MM: You’re well known as the comedy writer, so why do you care for that genre in particular?
CH: I’ve always gravitated toward comedy. I enjoy laughing and especially making others laugh. I always enjoyed sketch comedy shows, especially “The Carol Burnett Show,” and loved the idea of a small ensemble creating and bringing to life these silly characters and situations week after week. Comedic acting is such a difficult skill to master and I believe it’s a very natural ingrained sense of timing and delivery that is challenging to teach and wonderful to watch when executed on the genius level. I think I have a bit of that gift and I love putting words on the page that when brought to life on the stage by skilled actors will leave the audience rolling with laughter. It’s such a thrill.
MM: How many plays have you written and what are they about?
CH: I’ve written dozens of one acts and sketch comedy pieces that have been performed in many venues on Long Island. The subjects on those vary from common family and relationship situations to outright ridiculous concepts. I just sit down and start writing and before I know it, for some reason I’m writing about a man who can’t figure out why his family butter churn manufacturing business is in decline in the year 2010. Who knows what makes me think of this stuff?!
In addition to short pieces I’ve written six full length comedies. The subjects vary but a few of my favorites are “Walter’s Wish” a fantasy comedy about a disgruntled middle-aged man who discovers he actually living an unhappy life brought upon himself via a misguided birthday wish granted by a second-rate genie. Another one was the absolutely ridiculous “The Taco Palace Incident” in which a down-on-his-luck scientist finds himself at the center of an intergalactic plot involving his own sister, his quirky neighbor, and his boss at the Taco Palace who turns out to be an alien attempting to transport his cryogenically frozen alien lover from a forbidden rival planet. Most recently my newest play “The Scarecrow and Ms. Gale” was a dark comedic sequel to the “Wizard of Oz” which takes place some 15 years later. Dorothy is now a dysfunctional single mother who thinks the only way out of a bleak Kansas existence for her and her son is to get back to Oz. But when she returns, it is a very different place.
MM: How did you get involved with the South Shore Theatre Experience and what does being a playwright-in-residence entail?
CH: I met Deborah when we were working together at MCAP and, when she formed her own group years later, I began acting and writing with SSTE. Being the playwright-in-residence essentially entails me writing one new full length show annually as well as contributing one-act plays to our annual one act festival. The festivals are fun as we choose a different theme each year and invite local writers to contribute. It gives new writers a venue to get their work produced. I also write lots of short sketches that I use in classes, workshops and sketch comedy shows.
MM: You teach improv classes and lead a comedy troupe, so what’s most rewarding about that and what’s the most important thing you try to instill in your students?
CH: Teaching the classes and running the Bad Apples Comedy Troupe is so much fun. As I said, comedic acting is such a challenging skill to master, and it’s such a thrill to discover, along with my students and comedy troupe, the nuances and skills that will result in the funniest possible ways to elicit laughter from the audience.
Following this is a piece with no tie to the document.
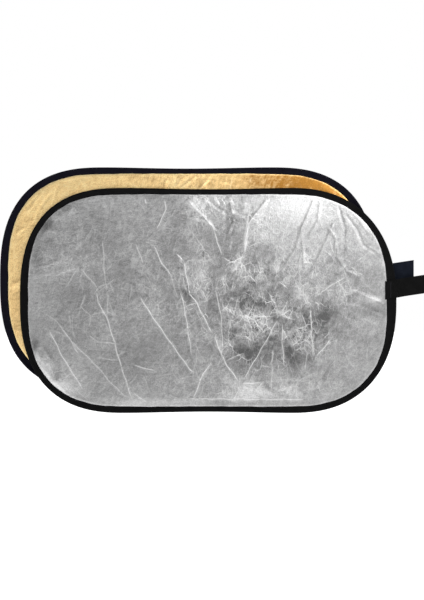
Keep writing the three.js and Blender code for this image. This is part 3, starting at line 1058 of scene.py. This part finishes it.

MM: You also own a florist shop, so how did that come about and how, if at all, does that professional influence you creatively?
CH: I owned the East Meadow Florist since 1996. I purchased it from the previous owner after working for them since I was a teenager. Being a florist is a challenging career which combines business sense and creativity as well as solid communication skills to achieve a high level of customer satisfaction. I think my favorite thing about owning the florist when it comes to theater is that I have lots of creative supplies at the shop which allow me make some fun props when I need them for shows!
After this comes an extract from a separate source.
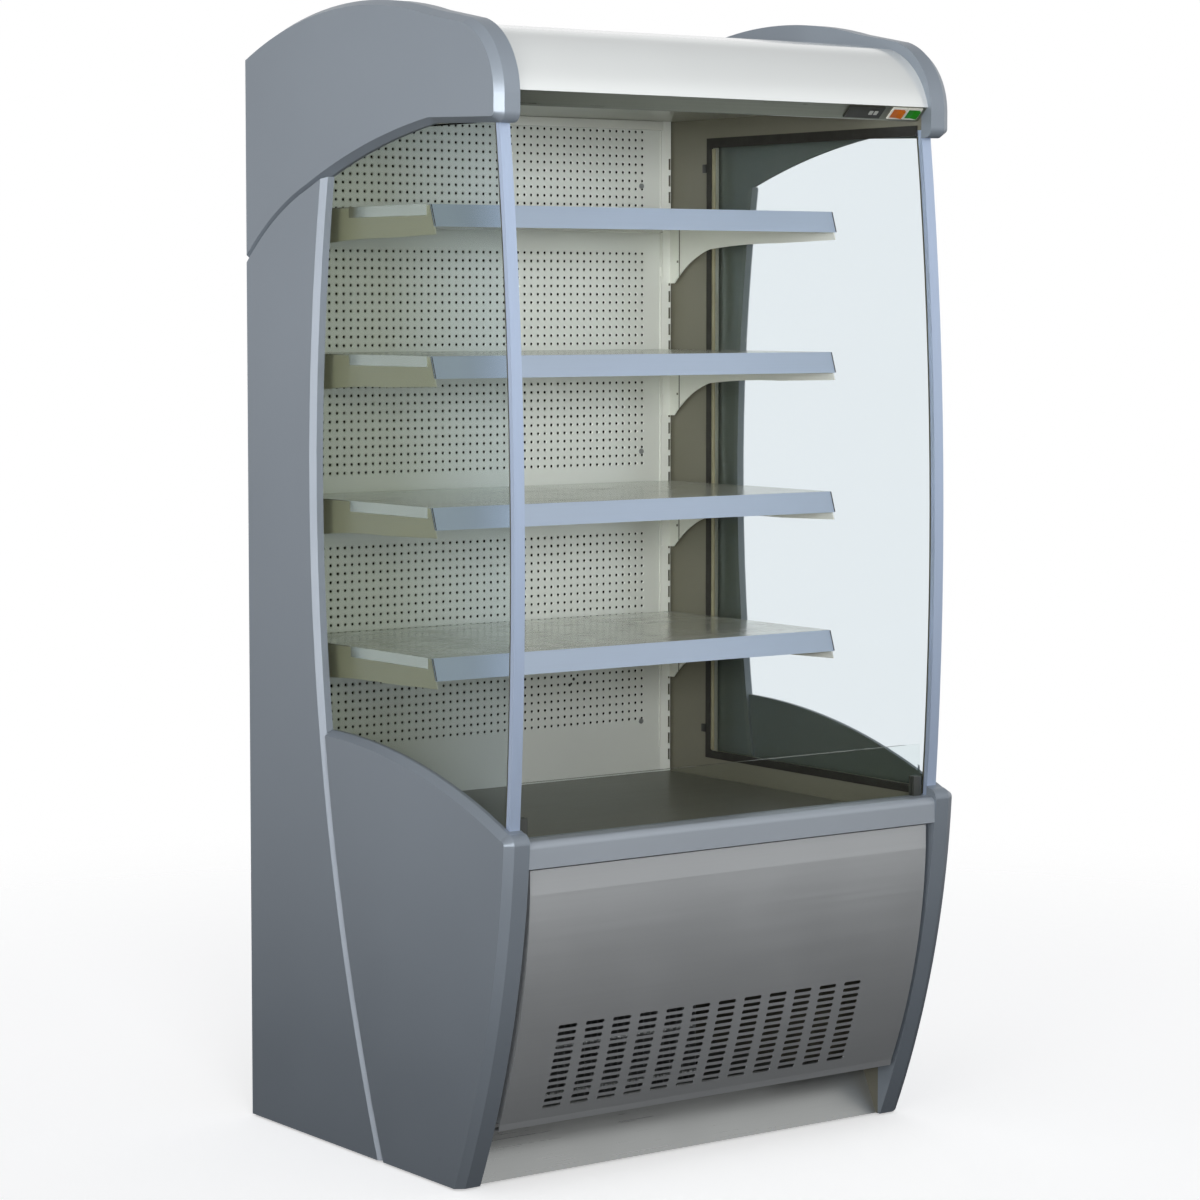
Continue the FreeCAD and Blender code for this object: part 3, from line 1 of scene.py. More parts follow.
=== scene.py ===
"""Looks of the open multideck display fridge: finishes, the perforated back panel and small fittings.

Metres, +Z up, +X to the right of someone facing the front, the front faces -Y.
"""
import math

import bmesh
import bpy
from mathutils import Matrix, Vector


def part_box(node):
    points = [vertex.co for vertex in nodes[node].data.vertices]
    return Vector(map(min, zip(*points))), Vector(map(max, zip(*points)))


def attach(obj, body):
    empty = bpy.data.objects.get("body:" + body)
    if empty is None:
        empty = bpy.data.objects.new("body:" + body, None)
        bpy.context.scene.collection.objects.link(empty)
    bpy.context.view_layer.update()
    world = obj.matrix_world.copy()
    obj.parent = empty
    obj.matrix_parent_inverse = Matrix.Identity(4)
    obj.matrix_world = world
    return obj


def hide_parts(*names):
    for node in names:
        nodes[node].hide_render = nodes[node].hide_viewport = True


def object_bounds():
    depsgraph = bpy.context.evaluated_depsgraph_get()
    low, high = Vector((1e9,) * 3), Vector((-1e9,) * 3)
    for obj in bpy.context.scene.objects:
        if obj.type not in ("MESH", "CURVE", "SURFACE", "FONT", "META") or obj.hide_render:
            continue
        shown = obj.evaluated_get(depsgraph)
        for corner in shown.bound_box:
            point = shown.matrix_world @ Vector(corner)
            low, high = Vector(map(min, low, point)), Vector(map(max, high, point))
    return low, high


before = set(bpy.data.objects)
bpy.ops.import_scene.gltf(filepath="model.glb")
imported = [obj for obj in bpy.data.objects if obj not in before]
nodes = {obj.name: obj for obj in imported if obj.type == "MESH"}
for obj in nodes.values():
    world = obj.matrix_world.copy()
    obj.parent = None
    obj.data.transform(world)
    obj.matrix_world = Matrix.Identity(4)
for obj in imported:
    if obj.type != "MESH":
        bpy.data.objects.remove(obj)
cad_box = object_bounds()


def srgb(red, green, blue):
    def linear(level):
        level /= 255
        return level / 12.92 if level <= 0.04045 else ((level + 0.055) / 1.055) ** 2.4
    return linear(red), linear(green), linear(blue), 1.0


# ---------------------------------------------------------------- materials

class Graph:
    """A material's node tree with one Principled shader, and short ways to add to it."""

    def __init__(self, name):
        self.material = bpy.data.materials.new(name)
        self.material.use_nodes = True
        self.tree = self.material.node_tree
        self.tree.nodes.clear()
        self.output = self.tree.nodes.new("ShaderNodeOutputMaterial")
        self.shader = self.tree.nodes.new("ShaderNodeBsdfPrincipled")
        self.join(self.shader.outputs[0], self.output.inputs["Surface"])
        self.place = self.tree.nodes.new("ShaderNodeTexCoord").outputs["Object"]

    def join(self, source, target):
        self.tree.links.new(source, target)

    def feed(self, target, value):
        if isinstance(value, bpy.types.NodeSocket):
            self.join(value, target)
        else:
            target.default_value = value

    def set(self, **values):
        for name, value in values.items():
            self.feed(self.shader.inputs[name.replace("_", " ")], value)

    def noise(self, scale, stretch=(1, 1, 1), detail=3.0, roughness=0.5):
        mapping = self.tree.nodes.new("ShaderNodeMapping")
        mapping.inputs["Scale"].default_value = stretch
        self.join(self.place, mapping.inputs["Vector"])
        noise = self.tree.nodes.new("ShaderNodeTexNoise")
        self.join(mapping.outputs[0], noise.inputs["Vector"])
        noise.inputs["Scale"].default_value = scale
        noise.inputs["Detail"].default_value = detail
        noise.inputs["Roughness"].default_value = roughness
        return noise.outputs["Fac"]

    def axis(self, letter):
        split = self.tree.nodes.new("ShaderNodeSeparateXYZ")
        self.join(self.place, split.inputs[0])
        return split.outputs[letter]

    def span(self, value, low, high, to_low=0.0, to_high=1.0, soft=False):
        """The value carried from one range to another, held at the ends."""
        step = self.tree.nodes.new("ShaderNodeMapRange")
        step.interpolation_type = "SMOOTHSTEP" if soft else "LINEAR"
        self.feed(step.inputs["Value"], value)
        for name, number in (("From Min", low), ("From Max", high), ("To Min", to_low), ("To Max", to_high)):
            step.inputs[name].default_value = number
        return step.outputs["Result"]

    def math(self, kind, first, second=0.0):
        node = self.tree.nodes.new("ShaderNodeMath")
        node.operation = kind
        self.feed(node.inputs[0], first)
        self.feed(node.inputs[1], second)
        return node.outputs[0]

    def mix(self, factor, first, second):
        node = self.tree.nodes.new("ShaderNodeMix")
        node.data_type = "RGBA"
        self.feed(node.inputs[0], factor)
        self.feed(node.inputs[6], first)
        self.feed(node.inputs[7], second)
        return node.outputs[2]

    def bump(self, height, strength, distance):
        node = self.tree.nodes.new("ShaderNodeBump")
        node.inputs["Strength"].default_value = strength
        node.inputs["Distance"].default_value = distance
        self.join(height, node.inputs["Height"])
        self.join(node.outputs[0], self.shader.inputs["Normal"])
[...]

MM: You are very involved in the community, so why did you decide to serve your local governments and what do you wish towns on Long Island would do more of regarding the arts?
CH: I initially got involved with the East Meadow Chamber of Commerce and The East Meadow Kiwanis Club as a means of networking and to generate new business. But it also became a means of giving back to that community through service. I ultimately served on many committees helping out with various fundraisers and improvement projects. I also served in various officer and board positions for both organizations and ultimately served as President of each of them as well.
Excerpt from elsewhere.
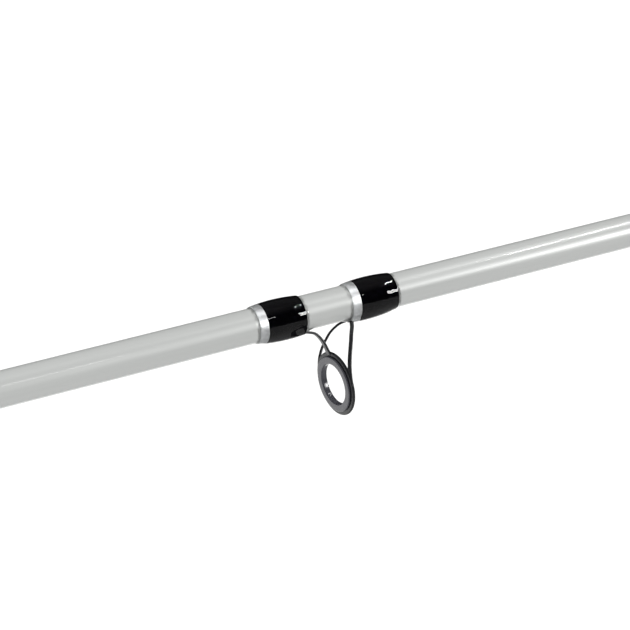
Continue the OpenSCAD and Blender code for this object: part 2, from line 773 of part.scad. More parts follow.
module tip_top_frame() {
    brace = curve([[tip_tube_x + 3, 2.9, -0.2], [blank_tip - 3, 3.7, -1], [blank_tip + 3, 5, -4],
                   [rod_length - 1.2, 5.7, -6.6], [rod_length, 5.75, -8]], 3);
    socket_r = tip_ring_size / 2 - flange_step * tip_k;
    color("#2b2c30") {
        difference() {
            turned([[0, tip_tube_x], [tip_tube_r, tip_tube_x], [tip_tube_r, blank_tip + 0.8],
                    [tip_tube_r - 0.6, blank_tip + 1.6], [0, blank_tip + 1.6]]);
            blank_envelope(tip_tube_x - over, blank_tip);
        }
        difference() {
            union() {
                for (side = [-1, 1]) bent_leg(brace, 1.1, 0.8, side);
                middle_leg([[blank_tip + 0.2, 0, 1.2], [blank_tip + 2.4, 0, 0.9], [rod_length - 0.4, 0, -0.7]],
                           1.6, 0.9);
            }
            blank_envelope(tip_tube_x - 20, blank_tip, 0.3);
            at_ring(rod_length, tip_ring_z, 0)
                turned([[0, -4], [socket_r + 0.15, -4], [socket_r + 0.15, 4], [0, 4]]);
            at_ring(rod_length, tip_ring_z, 0)
                turned([[0, -4], [tip_ring_size / 2 + glue, -4],
                        [tip_ring_size / 2 + glue, -frame_t / 2 * tip_k], [0, -frame_t / 2 * tip_k]]);
        }
        at_ring(rod_length, tip_ring_z, 0) frame_rim_plate(tip_ring_size);
    }
}

tip_ring_z = -tip_ring_size / 2 - 1.2;

module tip_top_ring() {
    at_ring(rod_length, tip_ring_z, 0) ceramic_ring(tip_ring_size);
}

tip_wrap_l = 9;
tip_wrap_end = tip_tube_x - 1.2;

module tip_top_binding() {
    color("#0d0d10") sleeve([[thread_t, tip_wrap_end - tip_wrap_l], [thread_t, tip_wrap_end]]);
}

module tip_top_coat() {
    color("#dfe3e6")
    clear_coat(tip_wrap_end - tip_wrap_l, tip_wrap_end, 0.9, tip_wrap_end, 0, thread_t + 0.7 * coat_t);
}

// ---------- nodes ----------

butt_cap();
rear_grip();
rear_collar();
seat_barrel();
seat_arbors();
fixed_hood();
fixed_hood_pad();
moving_hood();
moving_hood_pad();
lock_nut();
fore_grip();
winding_check();
keeper_base();
keeper_loop();
keeper_binding();
keeper_coat();
butt_blank();
spigot();
tip_blank();
joint_binding(-1);  // joint_binding_butt
joint_binding(1);  // joint_binding_tip
joint_coat(-1);  // joint_coat_butt
joint_coat(1);  // joint_coat_tip
for (i = [0 : guides - 1]) {
    guide_frame(i);
    guide_ring(i);
    guide_thread(i);
    guide_trim(i);
    guide_coat(i);
}
tip_top_frame();
tip_top_ring();
tip_top_binding();
tip_top_coat();
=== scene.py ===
"""Take-apart boat rod: the looks of the rod, built over the packed frame and laid out as an add-on."""

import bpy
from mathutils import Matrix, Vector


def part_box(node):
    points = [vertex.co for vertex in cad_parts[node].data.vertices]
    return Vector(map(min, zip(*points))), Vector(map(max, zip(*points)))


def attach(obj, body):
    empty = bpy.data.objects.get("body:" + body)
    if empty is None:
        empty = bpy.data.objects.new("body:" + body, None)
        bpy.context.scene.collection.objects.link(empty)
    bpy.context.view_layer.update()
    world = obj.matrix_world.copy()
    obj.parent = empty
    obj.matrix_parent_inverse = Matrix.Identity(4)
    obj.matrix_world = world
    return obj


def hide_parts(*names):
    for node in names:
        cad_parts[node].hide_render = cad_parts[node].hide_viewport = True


bl_info = {
    "name": "Take-apart boat rod",
    "version": (1, 0, 0),
    "blender": (4, 5, 0),
    "location": "3D View > Sidebar > Boat rod",
    "description": "Builds a take-apart boat rod with bound line guides, a reel seat and foam grips",
    "category": "Add Mesh",
}

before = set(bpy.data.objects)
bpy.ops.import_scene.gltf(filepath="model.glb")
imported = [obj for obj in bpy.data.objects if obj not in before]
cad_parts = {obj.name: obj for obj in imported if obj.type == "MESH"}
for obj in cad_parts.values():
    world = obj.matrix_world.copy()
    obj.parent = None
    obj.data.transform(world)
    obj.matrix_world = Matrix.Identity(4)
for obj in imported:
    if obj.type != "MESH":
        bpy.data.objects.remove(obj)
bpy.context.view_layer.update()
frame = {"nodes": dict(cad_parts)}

from math import cos, pi, radians, sin, sqrt, tan, tau

import bmesh
import bpy
from bpy.props import FloatProperty, FloatVectorProperty, IntProperty, IntVectorProperty, PointerProperty
from mathutils import Matrix, Vector

MM = 0.001
HANDLE, TIP, HOOD, NUT, KEEPER = "handle_section", "tip_section", "clamp_hood", "lock_nut", "keeper"


def box_mm(node):
    low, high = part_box(node)
    return Vector(low) / MM, Vector(high) / MM


# ---------------------------------------------------------------- sizes and colours


def linear(hex_colour):
    """sRGB hex to the linear colour that the shaders take."""
    out = []
    for i in (1, 3, 5):
        c = int(hex_colour[i:i + 2], 16) / 255
        out.append(c / 12.92 if c <= 0.04045 else ((c + 0.055) / 1.055) ** 2.4)
    return tuple(out)


def length(name, description, mm, low=0.0, high=3000.0):
    return FloatProperty(name=name, description=description, default=mm * MM, min=low * MM, max=high * MM,
                         precision=5, subtype="DISTANCE", unit="LENGTH")


def colour(name, description, hex_colour):
    return FloatVectorProperty(name=name, description=description, default=linear(hex_colour), size=3,
                               min=0.0, max=1.0, subtype="COLOR")


class RodSizes(bpy.types.PropertyGroup):
    """Sizes of the blank, which the bindings and the guides follow."""
    rod: length("Rod length", "Butt end to the middle of the tip ring", 1680)
    butt_d: length("Butt diameter", "Outside diameter that the blank starts from", 12.8)
    tip_d: length("Tip diameter", "Outside diameter of the blank at the tip", 5)
    taper: FloatProperty(name="Taper power", description="How late the blank tapers", default=2.6)
    wall: length("Blank wall", "Wall of the tubular blank", 1.4)
    gap: length("Joint gap", "Bare spigot between the two sections", 3)
    spigot: length("Spigot in each section", "Length of the spigot inside each section", 55)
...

MM: What are your ultimate career goals?
CH: It looks like I’ll be a florist for a long time to come, unless I get “discovered” by some talent agent with a big suitcase of money that wants to make me a star! I’m happy in my job, though it’s challenging and the hours are long. The florist industry as a whole is going through lots of changes and many traditional florists have closed their doors. I’ve tried to stay ahead of the trends and have continuously adjusted my business model to maintain a viable business.
MM: Is there anything else that you would like to talk about?
CH: I very proud of the work that Deborah and all of us SSTE do, especially the programs for the kids! We do classes and shows including kids from elementary through high school and they continually amaze audiences with their skills and talents. I think theater is truly great for kids, especially in this time of technology and digital communication. Theater kids are taught very important skills of communicating clearly, verbally projecting and speaking with confidence, and interacting with adults in a team setting. They come to rehearsal and their phones go away and they are immersed in the moment. I truly believe they are developing unique skills that no other activities can quite provide in the modern world of technology.